A partir de ahí, hemos visto belenes o nacimientos de todas clases. Yo he visto una pareja de la Guardia Civil patrullando cerca de uno de los caminos al portal, un molino manchego, tíos cagando y hasta los Reyes Magos en burro. Esto último porque un paisano, cuando supo que el papa Benedicto aseguraba que los Reyes Magos no venían de oriente sino de Tartesos, en su asombro tras la falsación histórica papal, no se le ocurrió otra cosa que innovar patrióticamente y montar los reyes en borrico porque razonaba que en Andalucía, en aquellos tiempos, no había camellos.
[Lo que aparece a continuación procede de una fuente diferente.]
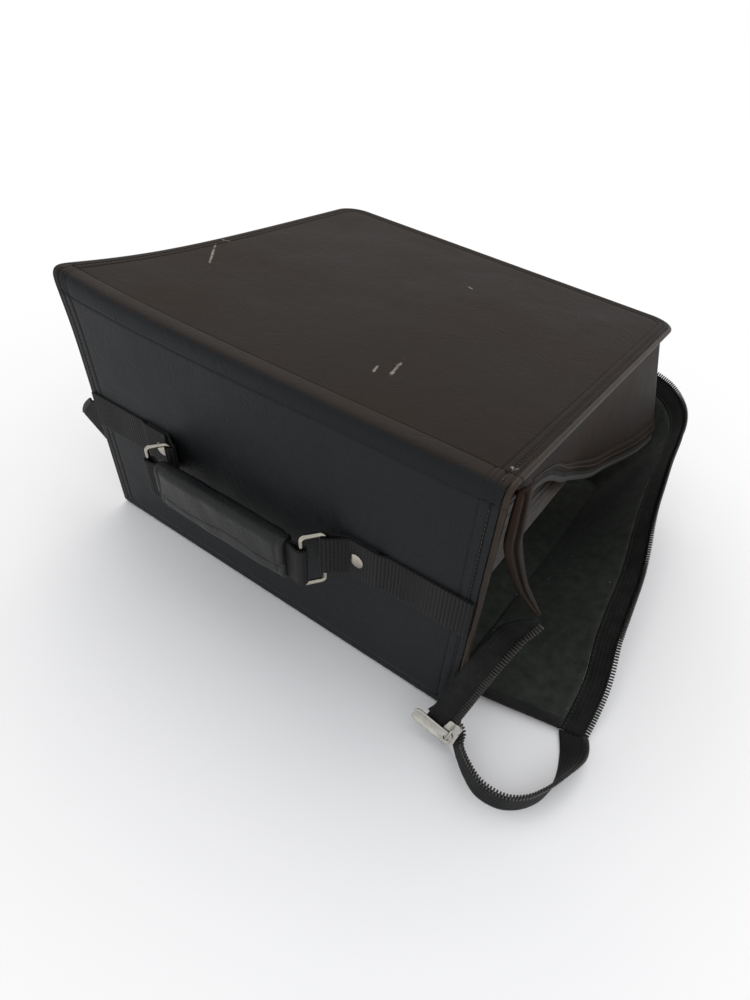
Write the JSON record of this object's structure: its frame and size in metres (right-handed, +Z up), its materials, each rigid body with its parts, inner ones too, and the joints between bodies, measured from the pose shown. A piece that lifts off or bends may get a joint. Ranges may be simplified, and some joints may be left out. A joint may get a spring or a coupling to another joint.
{
  "type": "zip-up disc storage case",
  "caption": "Large square zip-up leatherette case for discs in sleeves, with a padded carrying handle on its spine, lying open-zipped on its back cover.",
  "frame": {"origin": "centre of the back cover's underside, which is the face it lies on", "axes": "+X along the spine to the end where the zip's loose ends hang, +Y from the spine to the far side, +Z up"},
  "size_m": [0.4615, 0.4091, 0.2015],
  "materials": {
    "cover_leather": "black-brown leatherette, fine embossed grain, semi-gloss",
    "spine_leather": "black-brown leatherette, fine embossed grain, semi-gloss",
    "gusset_leather": "brown leatherette, soft creases",
    "lining": "dark grey-green woven lining",
    "board": "grey-brown bookbinder's board",
    "piping": "black vinyl piping",
    "zip_tape": "black woven zip tape",
    "zip_chain": "black nylon coil",
    "webbing": "black ribbed nylon webbing",
    "ring_metal": "nickel-plated wire",
    "rivet_metal": "nickel-plated, worn",
    "slider_metal": "gunmetal plating, worn",
    "grip_leather": "black leatherette, wavy overlap seam",
    "foam": "dark closed-cell foam",
    "sleeve": "white non-woven and clear film sleeves",
    "binding": "black binding cloth"
  },
  "bodies": {
    "back_cover": {"back_board": "board", "back_skin": "cover_leather", "back_lining": "lining", "back_piping": "piping", "lower_gusset": "gusset_leather", "lower_gusset_lining": "lining", "lower_zip_tape": "zip_tape", "lower_zip_chain": "zip_chain", "lower_zip_tail": "zip_tape", "lower_tail_chain": "zip_chain", "left_zip_end": "zip_tape"},
    "spine": {"spine_board": "board", "spine_skin": "spine_leather", "spine_lining": "lining", "spine_piping": "piping", "left_strap": "webbing", "right_strap": "webbing", "strap_rivets": "rivet_metal", "binding_strip": "binding", "bottom_sleeve_binding": "binding", "bottom_sleeves": "sleeve", "upper_zip_tail": "zip_tape", "upper_tail_chain": "zip_chain", "lower_tail_end": "zip_tape"},
    "front_cover": {"front_board": "board", "front_skin": "cover_leather", "front_lining": "lining", "front_piping": "piping", "upper_gusset": "gusset_leather", "upper_gusset_lining": "lining", "upper_zip_tape": "zip_tape", "upper_zip_chain": "zip_chain"},
    "middle_sleeve_bundle": {"middle_sleeve_binding": "binding", "middle_sleeves": "sleeve"},
    "top_sleeve_bundle": {"top_sleeve_binding": "binding", "top_sleeves": "sleeve"},
    "left_ring": {"left_ring": "ring_metal"},
    "right_ring": {"right_ring": "ring_metal"},
    "handle": {"handle_webbing": "webbing", "handle_grip": "grip_leather", "handle_core": "foam"},
    "slider": {"slider_body": "slider_metal", "slider_bridge": "slider_metal"},
    "pull_tab": {"pull_tab": "slider_metal"}
  },
  "joints": [
    {"name": "spine_fold", "type": "hinge", "parent": "back_cover", "child": "spine", "pos_m": [0, -0.165, 0], "axis": [1, 0, 0], "range_deg": [0, 62]},
    {"name": "cover_open", "type": "hinge", "parent": "spine", "child": "front_cover", "pos_m": [0, -0.1818, 0.2015], "axis": [1, 0, 0], "range_deg": [0, 125]},
    {"name": "middle_sleeves_turn", "type": "hinge", "parent": "spine", "child": "middle_sleeve_bundle", "pos_m": [0, -0.16759, 0.1255], "axis": [1, 0, 0], "range_deg": [0, 23]},
    {"name": "top_sleeves_turn", "type": "hinge", "parent": "spine", "child": "top_sleeve_bundle", "pos_m": [0, -0.16954, 0.1489], "axis": [1, 0, 0], "range_deg": [0, 56]},
    {"name": "left_ring_swing", "type": "hinge", "parent": "spine", "child": "left_ring", "pos_m": [-0.069, -0.18305, 0.09613], "axis": [0, -0.0831, 0.9965], "range_deg": [-13, 87]},
    {"name": "right_ring_swing", "type": "hinge", "parent": "spine", "child": "right_ring", "pos_m": [0.069, -0.18305, 0.09613], "axis": [0, -0.0831, 0.9965], "range_deg": [-13, 87]},
    {"name": "handle_swing", "type": "hinge", "parent": "left_ring", "child": "handle", "pos_m": [-0.07803, -0.19468, 0.09145], "axis": [0, -0.0831, 0.9965], "range_deg": [-87, 13]},
    {"name": "slider_travel", "type": "slide", "parent": "spine", "child": "slider", "axis": [0.2041, 0.3604, 0.9102], "range_m": [0, 0.03]},
    {"name": "pull_tab_swivel", "type": "hinge", "parent": "slider", "child": "pull_tab", "pos_m": [0.17713, -0.19164, 0.01361], "axis": [0.0977, -0.9326, 0.3474], "range_deg": [-45, 35]}
  ],
  "couplings": [
    {"joint": "middle_sleeves_turn", "follows": "cover_open", "ratio": 0.18},
    {"joint": "top_sleeves_turn", "follows": "cover_open", "ratio": 0.44},
    {"joint": "right_ring_swing", "follows": "left_ring_swing", "ratio": 1},
    {"joint": "handle_swing", "follows": "left_ring_swing", "ratio": -1}
  ]
}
Ahora, sí.

Ya estamos acostumbrados a la apropiación simbólica en favor de lo de uno. La asociación de las representaciones religiosas con el integrísimo local patriótico tienen ya una larga tradición en España, sea en los nacimientos, como en la Semana Santa y sus fajines, como en la imaginería en general, en donde, un poner, el patrón Santiago aparece matando moros que en su tiempo no había, en España, se entiende.
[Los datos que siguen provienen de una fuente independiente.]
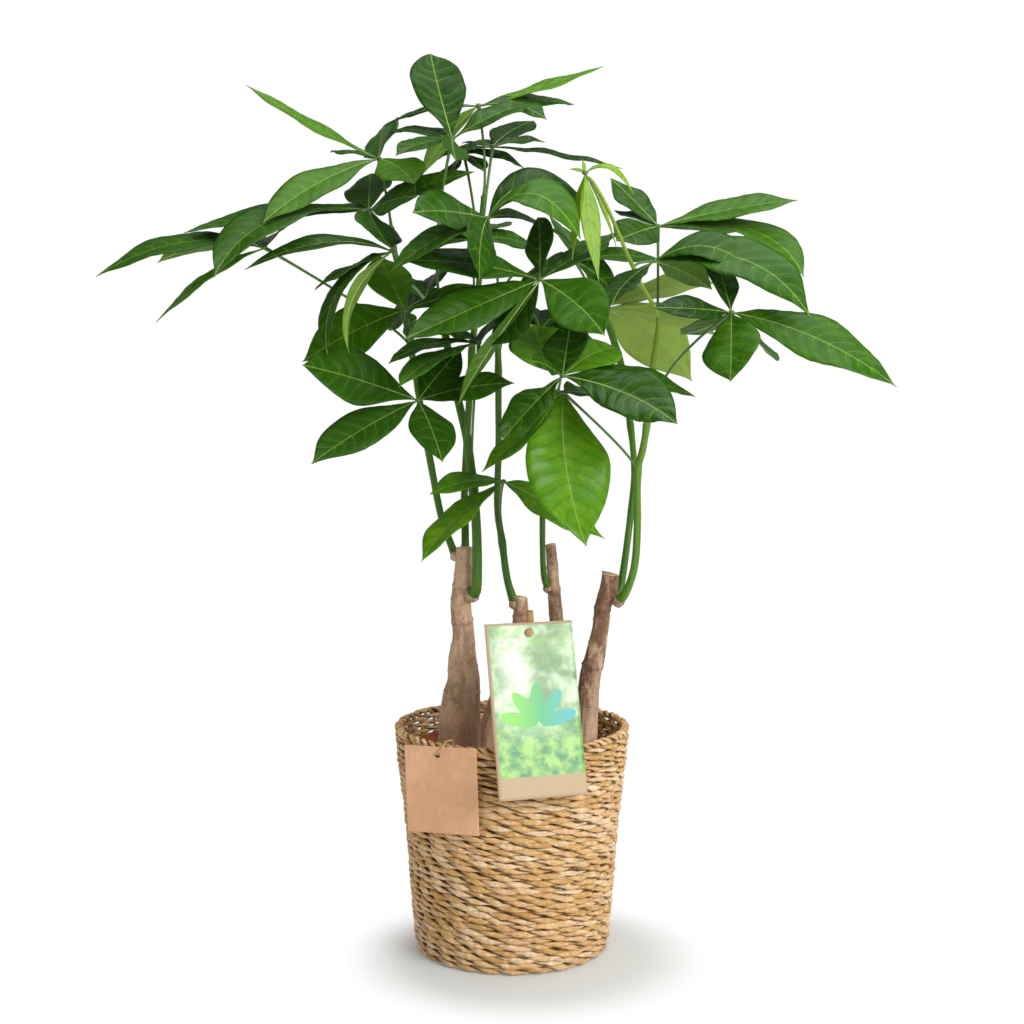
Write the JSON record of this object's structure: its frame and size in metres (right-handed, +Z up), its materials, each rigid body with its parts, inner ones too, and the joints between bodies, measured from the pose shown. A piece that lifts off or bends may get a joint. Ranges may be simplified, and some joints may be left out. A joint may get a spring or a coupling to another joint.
{
  "type": "potted money tree",
  "caption": "Young money tree with bare cut trunks, green stems and palmate leaves, potted in soil inside a woven basket, with a picture card and a paper tag.",
  "frame": {"origin": "centre of the basket's underside, where it stands", "axes": "+Z up along the plant, +X to the right and -Y to the front, the side with the card and the tag"},
  "size_m": [0.61, 0.39, 0.727],
  "materials": {
    "seagrass": "matte, twined seagrass cord",
    "pot_plastic": "matte",
    "soil": "loose, crumbly",
    "bark": "matte, smooth bark with scars",
    "green_stem": "satin, green skin",
    "young_stem": "satin, yellow-green skin",
    "leaf": "satin, waxy leaf with veins",
    "young_leaf": "gloss, soft young leaf",
    "card": "satin, printed front and plain back",
    "plain_wood": "matte",
    "kraft_paper": "matte",
    "twine": "matte, two-ply string"
  },
  "bodies": {
    "root": {"woven_basket": "seagrass", "nursery_pot": "pot_plastic", "potting_soil": "soil", "trunk_large": "bark", "trunk_short": "bark", "trunk_thin": "bark", "trunk_right": "bark", "stem_left": "green_stem", "stem_back": "green_stem", "stem_front": "green_stem", "stem_middle": "green_stem", "stem_thin": "green_stem", "stem_right_back": "green_stem", "stem_right_front": "green_stem", "young_shoot": "young_stem", "leaf_01": "leaf", "leaf_02": "leaf", "leaf_03": "leaf", "leaf_04": "leaf", "leaf_05": "leaf", "leaf_06": "leaf", "leaf_07": "leaf", "leaf_08": "leaf", "leaf_09": "leaf", "leaf_10": "leaf", "leaf_11": "leaf", "leaf_12": "leaf", "leaf_13": "leaf", "leaf_14": "leaf", "leaf_15": "leaf", "leaf_16": "leaf", "leaf_17": "leaf", "leaf_18": "leaf", "leaf_19": "leaf", "leaf_20": "leaf", "leaf_21": "leaf", "leaf_22": "leaf", "leaf_23": "leaf", "leaf_24": "leaf", "young_leaves": "young_leaf", "picture_card": "card", "card_stick": "plain_wood", "card_peg": "plain_wood", "kraft_tag": "kraft_paper", "tag_twine": "twine"}
  },
  "joints": []
}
El integrísimo también, a su vez, se ha reinterpretado. Por ejemplo, el cardenal Cañizares lucía con una bata de cola púrpura, que nunca se vio a apóstol alguno de esa guisa, bata que solo podría domar la grandísima Lola Flores. Mi amigo José Luis Ortiz de Lanzagorta –ojalá hubiera publicado todo lo que sabía–, me contó un día una historia que solo podía ser sevillana. Recién llegado el cardenal Segura a su nueva a diócesis, Sevilla, hombre de Burgos, reunió a los responsables cofrades, auténticos mantenedores de la Semana Santa sevillana. Como no entendía nada y estaba, como de habitual, furioso, recriminó a los presentes su ligereza interpretativa de la pasión de Cristo. Jesús murió en la cruz –clamó–, en una cruz de palo, y ustedes lo sacan en Sevilla con una cruz de carey. Uno de los presentes respondió: eminencia, también entró Jesús en Jerusalén en un borrico y su reverendísima ha llegado aquí en un Mercedes. Y ahí acabó todo.

Que el alcalde Almeida, que todo el mundo sabe que no es Carlos III, el mejor alcalde de Madrid, interprete el nacimiento envolviéndolo con la bandera de España, no es insólito –yo he visto incluso puestos de turrón y garrapiñadas–, tampoco una tradición, en todo caso, una extravagancia, como otras tantas reinterpretaciones de esa historia. Pero algo tenía que hacer con los kilómetros de bandera que lleva en el morral para competir en extravagancia religiosa y patriótica con la extrema derecha. Lo próximo será que junto a los villancicos tradicionales se interprete El novio de la muerte, al tiempo, porque a Jesús lo mataron unos legionarios, dirá, y se quedará tan pancho.